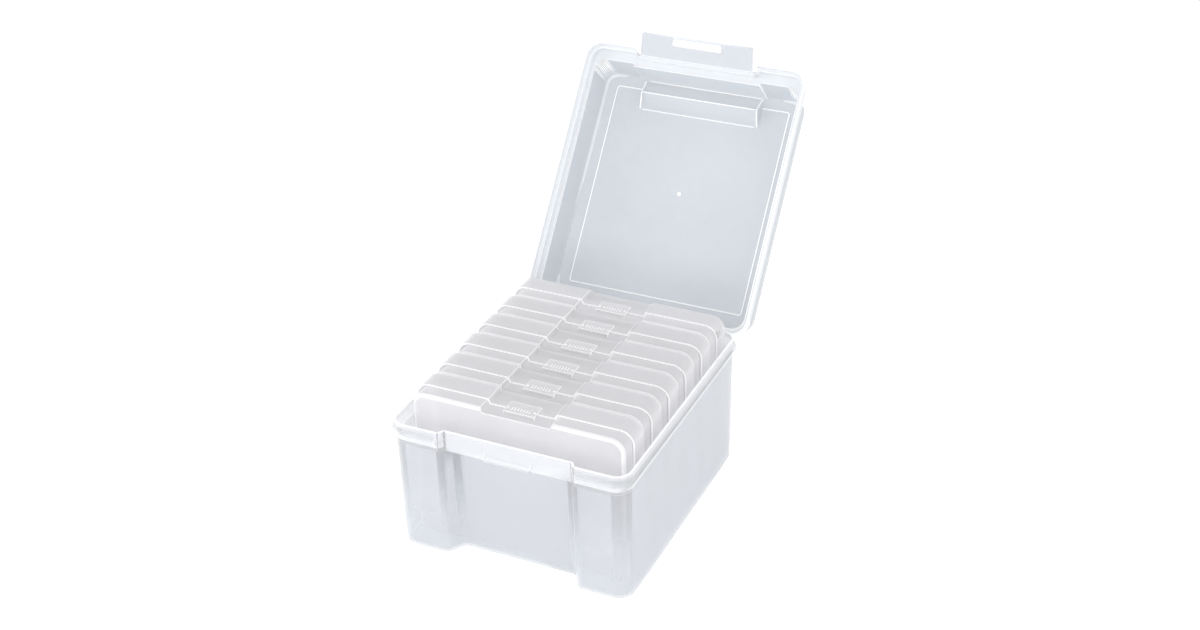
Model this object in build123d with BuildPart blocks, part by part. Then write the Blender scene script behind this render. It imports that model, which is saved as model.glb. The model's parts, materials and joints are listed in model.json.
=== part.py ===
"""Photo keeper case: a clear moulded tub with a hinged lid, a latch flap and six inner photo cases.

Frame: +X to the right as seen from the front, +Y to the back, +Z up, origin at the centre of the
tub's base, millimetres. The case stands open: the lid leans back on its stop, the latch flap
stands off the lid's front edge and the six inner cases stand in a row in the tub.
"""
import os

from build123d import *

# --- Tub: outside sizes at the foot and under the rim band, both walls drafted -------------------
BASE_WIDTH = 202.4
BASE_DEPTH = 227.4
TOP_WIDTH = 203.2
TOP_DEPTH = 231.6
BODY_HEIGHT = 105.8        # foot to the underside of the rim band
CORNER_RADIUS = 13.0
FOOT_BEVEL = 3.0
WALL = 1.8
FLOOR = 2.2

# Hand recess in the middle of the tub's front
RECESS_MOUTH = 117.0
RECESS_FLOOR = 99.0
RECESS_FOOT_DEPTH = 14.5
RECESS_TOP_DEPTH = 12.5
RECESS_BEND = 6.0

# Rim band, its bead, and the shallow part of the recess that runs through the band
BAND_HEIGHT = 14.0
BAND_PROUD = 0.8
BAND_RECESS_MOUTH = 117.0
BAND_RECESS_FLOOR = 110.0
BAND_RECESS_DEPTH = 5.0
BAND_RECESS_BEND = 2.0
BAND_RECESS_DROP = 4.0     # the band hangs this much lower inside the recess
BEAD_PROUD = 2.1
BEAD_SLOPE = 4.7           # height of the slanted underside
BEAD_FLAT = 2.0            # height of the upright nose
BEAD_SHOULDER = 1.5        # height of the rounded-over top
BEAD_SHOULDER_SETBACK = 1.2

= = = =

§ **Description of the task**: Go through the material above line by line and copy it exactly.

§ **Solution to this exercise**:
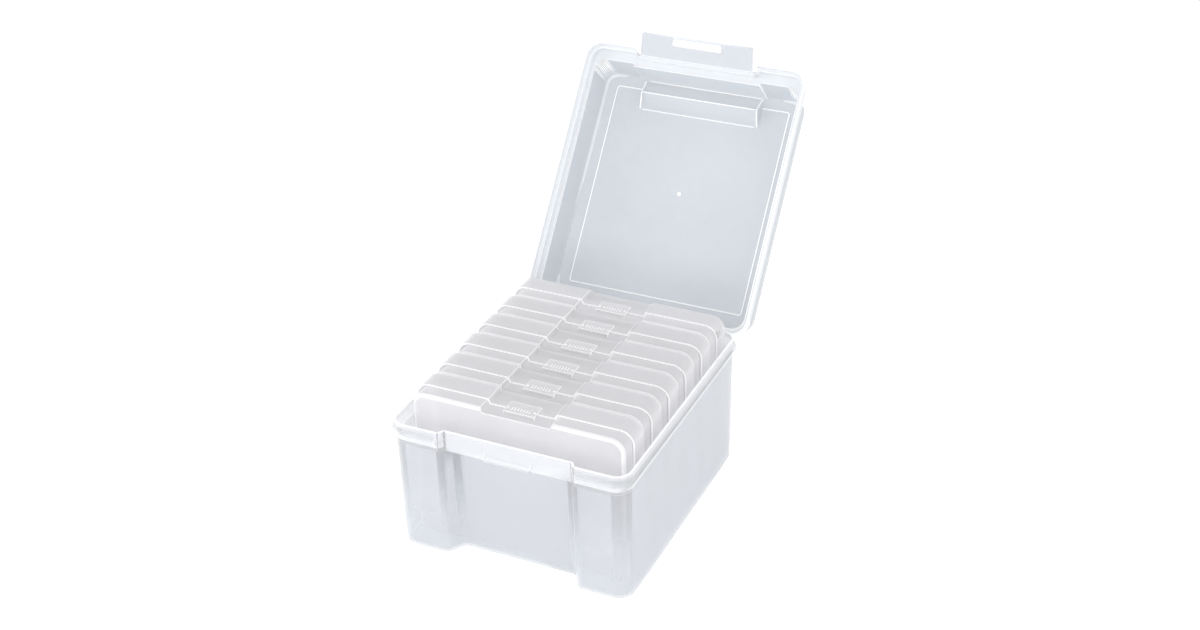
Model this object in build123d with BuildPart blocks, part by part. Then write the Blender scene script behind this render. It imports that model, which is saved as model.glb. The model's parts, materials and joints are listed in model.json.
=== part.py ===
"""Photo keeper case: a clear moulded tub with a hinged lid, a latch flap and six inner photo cases.

Frame: +X to the right as seen from the front, +Y to the back, +Z up, origin at the centre of the
tub's base, millimetres. The case stands open: the lid leans back on its stop, the latch flap
stands off the lid's front edge and the six inner cases stand in a row in the tub.
"""
import os

from build123d import *

# --- Tub: outside sizes at the foot and under the rim band, both walls drafted -------------------
BASE_WIDTH = 202.4
BASE_DEPTH = 227.4
TOP_WIDTH = 203.2
TOP_DEPTH = 231.6
BODY_HEIGHT = 105.8        # foot to the underside of the rim band
CORNER_RADIUS = 13.0
FOOT_BEVEL = 3.0
WALL = 1.8
FLOOR = 2.2

# Hand recess in the middle of the tub's front
RECESS_MOUTH = 117.0
RECESS_FLOOR = 99.0
RECESS_FOOT_DEPTH = 14.5
RECESS_TOP_DEPTH = 12.5
RECESS_BEND = 6.0

# Rim band, its bead, and the shallow part of the recess that runs through the band
BAND_HEIGHT = 14.0
BAND_PROUD = 0.8
BAND_RECESS_MOUTH = 117.0
BAND_RECESS_FLOOR = 110.0
BAND_RECESS_DEPTH = 5.0
BAND_RECESS_BEND = 2.0
BAND_RECESS_DROP = 4.0     # the band hangs this much lower inside the recess
BEAD_PROUD = 2.1
BEAD_SLOPE = 4.7           # height of the slanted underside
BEAD_FLAT = 2.0            # height of the upright nose
BEAD_SHOULDER = 1.5        # height of the rounded-over top
BEAD_SHOULDER_SETBACK = 1.2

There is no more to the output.